Now, we want to start adding to it, four (4) squared differences at a time. **Right now** in the naive version, we're loading one pixel value at a time from each image. Let's load **four (4)** at a time from each, just like we did in lab 9. Then, use the SIMD arithmetic functions detailed above to compute a vector of squared differences, which you can add to the running total!

** The tail case**: Choosing the loop bounds for this particular assignment is a little tricky. Recall from lab 9 that when we process 4 elements of an array at a time using SSE Intrinsics, we want to stop at the biggest multiple of 4 less than or equal to the array size.

**However**, since

`boxX`isn't a 0-index into the array (rather, it's a displacement value), going up to

`featureWidth / 4 * 4`isn't actually going to work. You have a few options here:

**FIRST OF ALL**keep in mind that originally,`boxX`goes from`-featureWidth`**up to and including**`featureWidth`! (note the`<=`operator). So, there are exactly`2 * featureWidth + 1`iterations.- Modify the start and end indicies of
`boxX`so that you treat it like an index into an array. This will let you go up to`something / 4 * 4`. However, you'll have to modify exactly how you use it to index into`left`and`right`. - Realize that your goal is to stop when there are less than 4 elements left in the row (i.e. when
`_____ + 4 > ___________`). Using this stopping condition will make your starting index for the tail case tricky to calculate, however. Try some examples:- If
`featureWidth = 3`(i.e. boxX goes from -3 to 3), what value should`boxX`start at in the tail case? - If
`featureWidth = 4`(i.e. boxX goes from -4 to 4), what value should`boxX`start at in the tail case?

- If
- Compute an explicit formula involving
`featureWidth`for your stopping index. It should take the form of`featureWidth - _____`, where the blank is some constant that might depend on the parity of`featureWidth`. This is a little harder than option 2, but it would give you exactly the starting index for the tail case that you were looking for!

**HINT/WARNING**: If you find that calculating the loop bounds is taking a really long time, raise your hand and ask a TA! This can be very frustrating. You'll have to repeat this again when you do the next task (loop unrolling).

**Sanity check**: Once you're done SIMDizing this loop, you should've used all the SSE Intrinsics listed above. Additionally, you should've only changed the loop bounds on the variable `boxX`, not `boxY`.

**Sanity check2**: Your tail case can either go inside the `boxY` loop, in which case it would be executed once for each row of the image, or it could go outside the `boxY` loop, in which case it would have nested `for` loops and be executed once at the very end.

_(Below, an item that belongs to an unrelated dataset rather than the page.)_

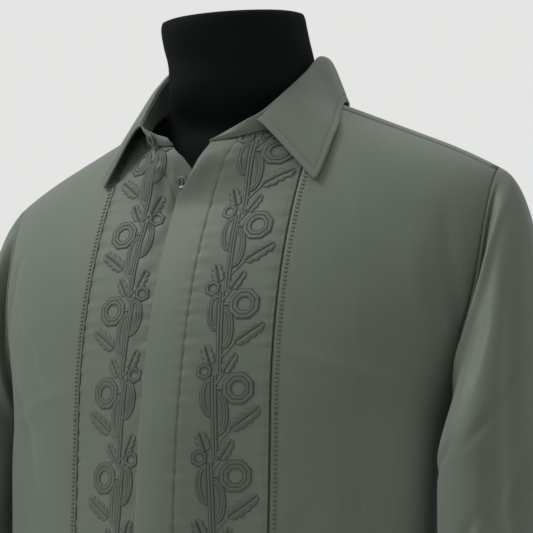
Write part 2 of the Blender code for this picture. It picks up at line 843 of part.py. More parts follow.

## Random Assortment of *Stuff* of the day!

Hello! This is approximately the halfway mark of the lab. Here are some happy things that make me smile:

Here's today's image of the day!

Here's a Liz Climo comic:

#### Task 3: 2x Loop Unrolling

**Task**: Unroll your SIMDized version of the `boxX` code **twice**.

**Question**: Why not 4 times?

**Answer**: Because the `featureWidth`s that we test with will be in the ranges of 4 to 8. If we have a small `featureWidth` (i.e. 7 or less), we can't stride by 16 elements, and everything will be deferred to the tail case... which makes our SIMD code useless!

You should **notice** that by changing your stride to 8 elements, you need to recalculate your loop bounds!

**Hint**: If you computed an explicit formula for your end index, you should've noticed that it depended on the parity of `featureWidth`. That was because we were striding by 4 elements. Now that we're striding by 8, the constant you subtract will NOT depend on the value of `featureWidth % 2`. Rather, it will depend on the value of `featureWidth % 4`.

#### Task 4 (last one!): Removing some conditionals

On line 30 of `calcDepthNaive.c`, you'll notice that we have a special case for when we're on a pixel which we can't draw a **full feature box** around. In this case, we just set the `depth` of that pixel to 0!

**Task**: Instead of having to check this condition on every iteration of the outermost two loops (`x` and `y`), why don't we modify some more loop boundaries? **Think**: The edges of the image are the places where we can't fit a full feature box around a pixel. Instead of starting at the edges, why don't we start **a little bit inwards from the borders**? In particular, if we want to fit a feature box around every pixel we iterate through, and a feature box extends `featureWidth` left and `featureWidth` right of the pixel as well as `featureHeight` up and `featureHeight` down... that means we should start the outermost loops at:

`x = ________, y = ________`

and stop when`x + _________ > __________, y + _________ > __________`

**One more thing**: Because we've changed the loop boundaries, we no longer have zeros saved in the border indices of `depth`. How should we initialize `depth` to account for this?

#### Checkoff [1/1]

- Show off your sped-up code to the person checking you off.